My half-baked idea for this afternoon is to have "secret forums". Everyone who wanted access to this system would first go through some kind of analysis process where all sorts of things are determined. They'd figure out what sort of car you drive (if any), where you like to go on vacation, your favorite movies, and your favorite foods. Then they'd work out all sorts of other interesting things that you might convey without even realizing it.

Remember The Game? Without going into too many details (in case anyone reading hasn't seen a 15 year old movie), they used some interesting techniques to learn things about someone's background, and then use that data to craft a new environment.

Imagine that sort of technique applied to people who want to join a forum. It would try to find the things they actually enjoy, rather than the ones they just publicly talk about. Think of it as targeting the subconscious instead of whatever's on the surface.

Once an applicant had been analyzed, they'd be auto-joined into a number of forums with opaque identifiers. For example, there might be a group for people who live in New England and make at least $200,000 a year. Another group might be for people who study black and white sci-fi movies from the '50s. The trick is that only the forum administrators would know that. Everyone else would just see that they are a member of one or more forums with a bunch of other people who also have no idea how they were selected.
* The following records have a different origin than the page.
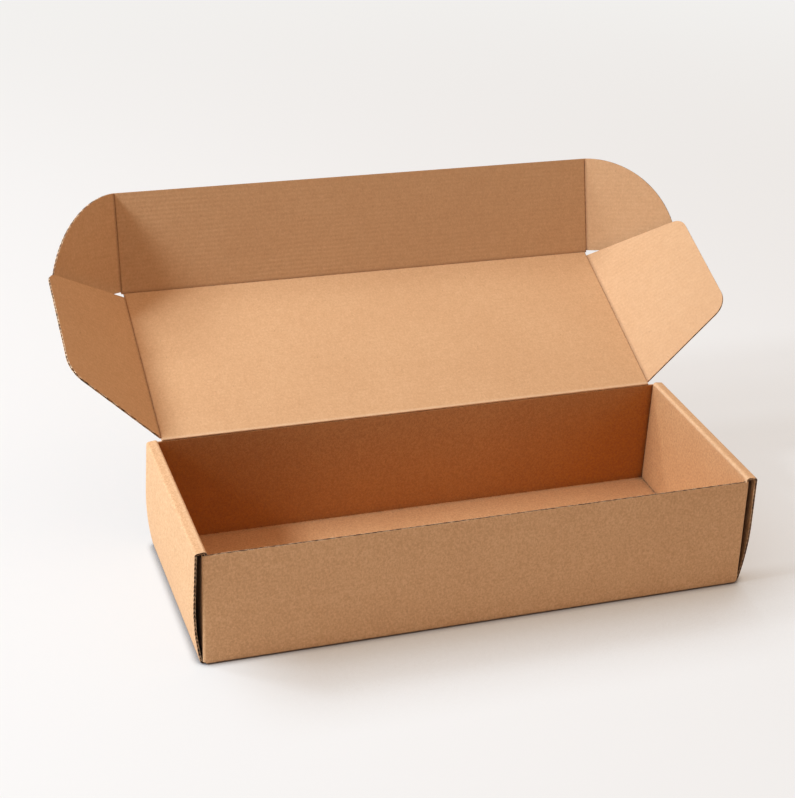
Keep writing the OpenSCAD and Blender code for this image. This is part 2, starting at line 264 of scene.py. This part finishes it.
def kraft_board(name, flute_axis, creases, grain_size=1.0, washboard=1.0, deep=0.0, room=None, flat=None):
    """Kraft liner with cloudy pulp, fibres, flecks, the flutes' washboard and its creases.
    The flutes lie side by side along flute_axis, or along y or z as the face is turned where it is None.
    deep is how much painted shade, in the deeper tone that light off other board gives, the whole board has.
    room is the space inside the tray, where the board has more of that painted shade the more it is closed
    in.
    flat is the normal of a panel whose cut edges show the flutes."""
    n = Nodes(name)
    texture = n.add("ShaderNodeTexCoord")
    place, normal = texture.outputs["Object"], texture.outputs["Normal"]

    # Pulp and fibres
    cloud = n.noise(place, CLOUDS, 2.0)
    mottle = n.noise(place, MOTTLE, 3.0, 0.6)
    stretched = n.vector("MULTIPLY", place, ALONG_FIBRES)
    fibre = n.noise(stretched, FIBRES, 3.0, 0.65, 0.6)
    grain = n.noise(place, GRAIN, 3.0, 0.7)
    tone = n.math("ADD", n.span(cloud, 0.3, 0.7, -0.14, 0.14), n.span(mottle, 0.25, 0.75, -0.19, 0.19))
    tone = n.math("ADD", tone, n.span(grain, 0.2, 0.8, -0.75 * grain_size, 0.75 * grain_size))
    tone = n.math("ADD", tone, n.span(fibre, 0.2, 0.8, -0.55 * grain_size, 0.55 * grain_size))

    # Flutes under the liner
    if flute_axis is None:
        along_y = n.vector("DOT_PRODUCT", normal, (0.0, 1.0, 0.0))
        faces_y = n.math("GREATER_THAN", n.math("ABSOLUTE", along_y), FACING)
        _, y, z = n.split(place)
        across = n.math("ADD", n.math("MULTIPLY", z, faces_y),
                        n.math("MULTIPLY", y, n.math("SUBTRACT", 1.0, faces_y)))
    else:
        across = n.vector("DOT_PRODUCT", place, flute_axis)
    wander = n.span(n.noise(place, WANDER, 1.0), 0.2, 0.8, -0.6, 0.6)
    phase = n.math("ADD", n.math("MULTIPLY", across, 2 * pi / FLUTE_PITCH), wander)
    wave = n.math("COSINE", phase)
    flute = n.math("MULTIPLY", wave, n.span(cloud, 0.3, 0.7, 0.5 * washboard, washboard))
    tone = n.math("ADD", tone, n.math("MULTIPLY", flute, 0.12))

    half = n.math("MULTIPLY_ADD", tone, 0.5, 0.5, clamp=True)
    ramp = n.add("ShaderNodeValToRGB", {0: half})
    ramp.color_ramp.elements[0].color = KRAFT_DARK
    ramp.color_ramp.elements[1].color = KRAFT_LIGHT
    ramp.color_ramp.elements.new(0.5).color = KRAFT_MID
    fleck = n.span(n.noise(stretched, FLECKS, 1.0), 0.75, 0.81, 0.0, 0.3)
    colour = n.mix(fleck, ramp.outputs[0], FLECK)

    # Creases: painted shade along them, and wear with a painted highlight on them
    patchy = n.span(mottle, 0.3, 0.7, 0.65, 1.0)
    worn_highlight, pressed = 0.0, 0.0
    for crease in creases:
        if crease.shade:
            shade = n.math("MULTIPLY", crease.near(n, place, crease.shade), patchy)
            colour = n.mix(shade, colour, PAINTED_CREASE_SHADE)
            pressed = n.math("MAXIMUM", pressed, crease.near(n, place, 1.0))
        if crease.wear_and_highlight:
            worn_highlight = n.math("MAXIMUM", worn_highlight, crease.near(n, place, crease.wear_and_highlight))
    if any(crease.wear_and_highlight for crease in creases):
        colour = n.mix(n.math("MULTIPLY", worn_highlight, patchy), colour, KRAFT_WEAR_AND_HIGHLIGHT)

    # Painted shade in the deeper tone that light off other board gives: all over by deep, and inside the
    # tray the more it is closed in
    if deep:
        colour = n.mix(deep, colour, PAINTED_DEEPER_SHADE, blend="MULTIPLY")
    if room:
        colour = n.mix(painted_room_shade(n, place, normal, room), colour, PAINTED_DEEPER_SHADE, blend="MULTIPLY")

    # Painted shade in slits and open flutes and in the gaps between parts, broken by patches of the wavy
    # medium paper
    off_worn_highlight = n.math("SUBTRACT", 1.0, worn_highlight)
    dark = n.span(n.openness(SLIT_REACH, 6), 0.3, 0.78, 0.97, 0.0)
    dark = n.math("MULTIPLY", dark, n.math("SUBTRACT", 1.0, n.math("MULTIPLY", pressed, 0.75)))
    inside = n.mix(n.span(n.noise(place, GLINTS, 1.0), 0.47, 0.53), PAINTED_CREVICE_SHADE, MEDIUM)
    colour = n.mix(n.math("MULTIPLY", dark, off_worn_highlight), colour, inside)
    if room:
        # Painted shade in the gaps between the tray's parts
        gap = n.span(n.openness(GAP_REACH, 4), 0.12, 0.42, 0.94, 0.0)
        colour = n.mix(n.math("MULTIPLY", gap, off_worn_highlight), colour, PAINTED_GAP_SHADE)

    # Cut edges: painted shade in the flute mouths as uneven dashes, with a painted highlight on the paper
    # between them
    if room or flat:
        uneven = n.span(n.noise(place, UNEVEN, 1.0), 0.35, 0.65, -0.5, 0.5)
        dashes = n.math("ADD", n.math("MULTIPLY", wave, 0.7), uneven)
        if flat:
            cut = panel_edges(n, normal, flat, pressed)
        else:
            top, ends = tray_edges(n, place, normal)
            dashes = n.mix(top, dashes, n.math("MULTIPLY", uneven, 2.0))
            cut = n.math("MAXIMUM", top, ends)
        colour = n.mix(n.math("MULTIPLY", cut, n.span(dashes, -0.5, 0.0, 0.9, 0.0)), colour, CUT_EDGE_HIGHLIGHT)
        colour = n.mix(n.math("MULTIPLY", cut, n.span(dashes, 0.0, 0.6, 0.0, 0.8)), colour, PAINTED_CREVICE_SHADE)

    # Surface
    height = n.math("MULTIPLY", flute, 0.022)
    for pattern, share in [(fibre, 0.03), (grain, 0.04), (mottle, 0.045)]:
        height = n.math("ADD", height, n.math("MULTIPLY", pattern, share))
    bump = n.add("ShaderNodeBump", {"Strength": 1.0, "Distance": BUMP_DEPTH, "Height": height}).outputs[0]
    shader = n.add("ShaderNodeBsdfPrincipled", {
        "Base Color": colour,
        "Roughness": n.span(fibre, 0.2, 0.8, 0.72, 0.86),
        "Normal": bump,
    })
    shader.inputs["Specular IOR Level"].default_value = BOARD_SPECULAR
    n.add("ShaderNodeOutputMaterial", {"Surface": shader.outputs[0]})
    return n.owner


def dress_cad():
    """Gives each CAD node its board, with the creases that it shares with its neighbours."""
    joints = {joint["name"]: joint for joint in frame["joints"]}

    def hinge(name, width, shade=0.0, wear_and_highlight=0.0):
        return Crease(joints[name]["pos_m"], joints[name]["axis"], width, shade, wear_and_highlight)

    along_lid = tuple(Vector(joints["ear_left_fold"]["axis"]))
    along_tuck = tuple(Vector(joints["wing_left_fold"]["axis"]))
    back_y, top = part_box("tray")[1].yz
    room_x = INNER_WALL_X + BOARD_T / 4
    room = (Vector((-room_x, FRONT_INSIDE_Y, BOARD_T / 2)),
            Vector((room_x, back_y - BOARD_T / 2, top - BEND_R)))
    # The roll tops' creases: wear and a painted highlight along them
    rolls = [Crease((side * (INNER_WALL_X + BEND_R), 0.0, top - BEND_R), (0.0, 1.0, 0.0), 0.0032, wear_and_highlight=0.7)
             for side in (-1, 1)]
    # Creases between lid, ears, wings and tuck flap: painted shade along them
    ears = [hinge("ear_%s_fold" % side, 0.0025, shade=0.6) for side in ("left", "right")]
    wings = [hinge("wing_%s_fold" % side, 0.0025, shade=0.6) for side in ("left", "right")]
    tuck = hinge("tuck_flap_fold", 0.003, shade=0.4)
    boards = {
        # node: flute axis, creases, grain size, washboard, deep (painted shade all over)
        "tray": (None, rolls + [hinge("lid_hinge", 0.0028, wear_and_highlight=0.35)], 1.65, 0.4, 0.0),
        "lid": (along_lid, ears + [tuck, hinge("lid_hinge", 0.0028, wear_and_highlight=0.8)], 0.85, 0.5, 0.0),
        "tuck_flap": (along_tuck, wings + [tuck], 0.8, 1.1, 0.12),
        "ear_left": (along_lid, ears[:1], 0.85, 0.8, 0.0),
        "ear_right": (along_lid, ears[1:], 0.6, 0.8, 0.0),
        "wing_left": (along_tuck, wings[:1], 0.85, 0.8, 0.1),
        "wing_right": (along_tuck, wings[1:], 0.7, 0.8, 0.1),
    }
    for name, board in boards.items():
        mesh = frame["nodes"][name].data
        flat = None
        if name.startswith(("ear", "wing")):
            flat = tuple(max(mesh.polygons, key=lambda polygon: polygon.area).normal)
        mesh.materials.clear()
        mesh.materials.append(kraft_board("kraft_" + name, *board, room if name == "tray" else None, flat))


def seen(n):
    """1 on rays that bring the picture itself: straight from the camera, mirrored or through glass."""
    path = n.add("ShaderNodeLightPath").outputs
    rays = n.math("MAXIMUM", path["Is Camera Ray"], path["Is Glossy Ray"])
    return n.math("MAXIMUM", rays, path["Is Transmission Ray"])


def make_floor():
    """A pale floor that keeps the box's shadow, with a painted shadow in front of the box's foot and a
    painted dark line where the box touches it, and fades into the backdrop far from it.
    """
    corners = [(-FLOOR_SIZE, -FLOOR_SIZE, 0.0), (FLOOR_SIZE, -FLOOR_SIZE, 0.0),
               (FLOOR_SIZE, FLOOR_SIZE, 0.0), (-FLOOR_SIZE, FLOOR_SIZE, 0.0)]
    mesh = bpy.data.meshes.new("floor")
    mesh.from_pydata(corners, [], [(0, 1, 2, 3)])
    floor = bpy.data.objects.new("floor", mesh)
    bpy.context.scene.collection.objects.link(floor)
    n = Nodes("floor")
    sight = seen(n)
    base = n.mix(sight, FLOOR_BOUNCE, FLOOR_COLOUR)
    shader = n.add("ShaderNodeBsdfPrincipled", {"Base Color": base, "Roughness": 0.9})
    shader.inputs["Specular IOR Level"].default_value = FLOOR_SPECULAR
    x, y, _ = n.split(n.add("ShaderNodeTexCoord").outputs["Object"])
    # Painted shadow on the floor in front of the box, and a painted dark line where the box touches it
    shadow = n.span(n.openness(SHADOW_REACH, 6), 0.55, 0.99, 1.0, 0.0)
    shadow = n.math("MULTIPLY", shadow, n.span(x, -0.21, -0.12))
    shadow = n.math("MULTIPLY", shadow, n.span(y, -0.082, -0.06, 1.0, 0.3))
    touch = n.span(n.openness(TOUCH_REACH, 6), 0.4, 0.85, 1.0, 0.0)
    floor_colour = n.mix(touch, n.mix(shadow, BACKDROP, FOOT_SHADOW), PAINTED_CREVICE_SHADE)
    white = n.add("ShaderNodeEmission", {"Color": floor_colour})
    away = n.vector("LENGTH", n.add("ShaderNodeCombineXYZ", {0: x, 1: y}).outputs[0])
    lift = n.math("MULTIPLY", sight, n.span(away, FADE_START, FADE_END, FLOOR_LIFT, 1.0))
    both = n.add("ShaderNodeMixShader", {0: lift, 1: shader.outputs[0], 2: white.outputs[0]})
    n.add("ShaderNodeOutputMaterial", {"Surface": both.outputs[0]})
    mesh.materials.append(n.owner)
    floor.location.z = FLOOR_Z


def make_lights():
    """The window's lamps, aimed at the box, and the sky's soft lobes."""
    for name, direction, strength in WINDOW_LAMPS:
        data = bpy.data.lights.new(name, "AREA")
        data.shape = "DISK"
        data.size = 2 * WINDOW_DISTANCE * tan(radians(WINDOW_SPREAD / 2))
        data.energy = strength * pi * WINDOW_DISTANCE ** 2
        data.color = WINDOW_COLOUR
        lamp = bpy.data.objects.new(name, data)
        away = Vector(direction).normalized()
        turn = away.to_track_quat("Z", "Y").to_matrix().to_4x4()
        lamp.matrix_world = Matrix.Translation(CAM_TARGET + WINDOW_DISTANCE * away) @ turn
        bpy.context.scene.collection.objects.link(lamp)
    n = Nodes("sky", bpy.data.worlds)
    away = n.vector("NORMALIZE", n.add("ShaderNodeTexCoord").outputs["Generated"])
    light = (0.0, 0.0, 0.0, 1.0)
    for direction, sharpness, colour in SKY_LOBES:
        facing = n.vector("DOT_PRODUCT", away, tuple(Vector(direction).normalized()))
        lobe = n.math("POWER", n.math("MAXIMUM", facing, 0.0), sharpness)
        light = n.mix(lobe, light, colour, blend="ADD")
    light = n.mix(seen(n), light, BACKDROP)
    background = n.add("ShaderNodeBackground", {"Color": light, "Strength": 1.0})
    n.add("ShaderNodeOutputWorld", {"Surface": background.outputs[0]})
    bpy.context.scene.world = n.owner


make_camera()
dress_cad()
make_floor()
make_lights()
bpy.context.scene.view_settings.view_transform = "Standard"
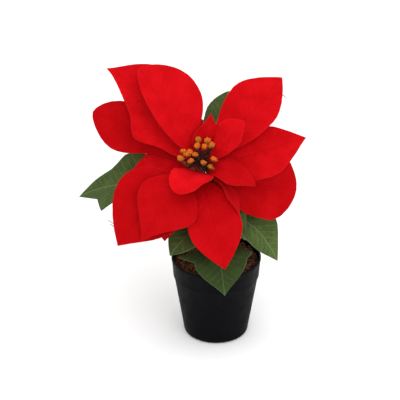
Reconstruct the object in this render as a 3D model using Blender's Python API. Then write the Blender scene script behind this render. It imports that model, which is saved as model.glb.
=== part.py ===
"""Artificial poinsettia in a small black nursery pot, one solid for each piece.

Metres, +Z up. The origin is the middle of the pot's flat base, the front is
-Y and the right is +X. Sizes in the tables are millimetres, and angles are
degrees. Every piece keeps a small gap to the piece that it touches.
"""

import math
from dataclasses import dataclass

import bmesh
import bpy
from mathutils import Vector, noise

MM = 0.001
GAP = 0.3 * MM

# Pot
POT_HEIGHT = 85 * MM
POT_RIM_RADIUS = 45 * MM
POT_SHOULDER_RADIUS = 42.3 * MM
POT_BASE_RADIUS = 32 * MM
POT_WALL = 1.3 * MM
POT_FLOOR = 2.0 * MM
POT_CORNER = 4.5 * MM
POT_COLLAR_HEIGHT = 21 * MM
POT_COLLAR_STEP = 0.8 * MM
POT_LIP = 0.5 * MM
POT_LIP_HEIGHT = 3.0 * MM
POT_SIDES = 48

# Filling
FILLER_TOP = 66 * MM
COIR_EDGE = 80 * MM
COIR_CROWN = 4 * MM
COIR_LUMP = 1.6 * MM
COIR_GRAIN = 7 * MM
COIR_RINGS = 6
COIR_SIDES = 36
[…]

To keep things interesting, I would suggest some "polite requests" which encourage forum members to not try to figure out whatever common elements brought them together. Alternatively, it might be the sort of thing which could be confined to special threads within a forum, and members who don't want their illusion spoiled could just avoid such posts.

Imagine how it might work. You sign up and find yourself as a member of 6 nondescript communities. You write a short message to say hello and push it out there. Maybe you see some other threads which are going on and start posting to them.

Would it work? I don't know. I'm mostly interested in it as an experiment since I have never heard of anyone doing something like that before. I'd want to see if the groups naturally converged on discussions of the actual thing which caused them to be selected. It might also be interesting to see if they converge on another topic and then see if there is some link from that back to the forum's "seed".

Maybe you'd learn some things, like maybe people who live in New England and make more than $200,000 a year eat a lot of lobster or frequently take helicopter shuttle trips to get around. I'm just making stuff up now, but you get the idea.

This half-baked idea was born in my notebook of random ideas and other thoughts as just a simple notion: "secret forums where nobody knows what the parameters are". It wasn't intended to connect to anything in the real world. However, as I was writing this post, something occurred to me: a certain giant advertising company which masquerades as a search engine probably already knows all of this stuff about many, if not most, of its users. It might even already have them sorted into neat little groups. I imagine they're not going to go around telling people which groups they are in, especially for anything which might "hit too close to home".

Oddly enough, they could probably create this system without too much work simply by creating one forum for each significant group and auto-joining people to it. The hard part is doing the analysis, and it's likely that data already exists in massive quantities.

For their users, the analysis already happened a long time ago.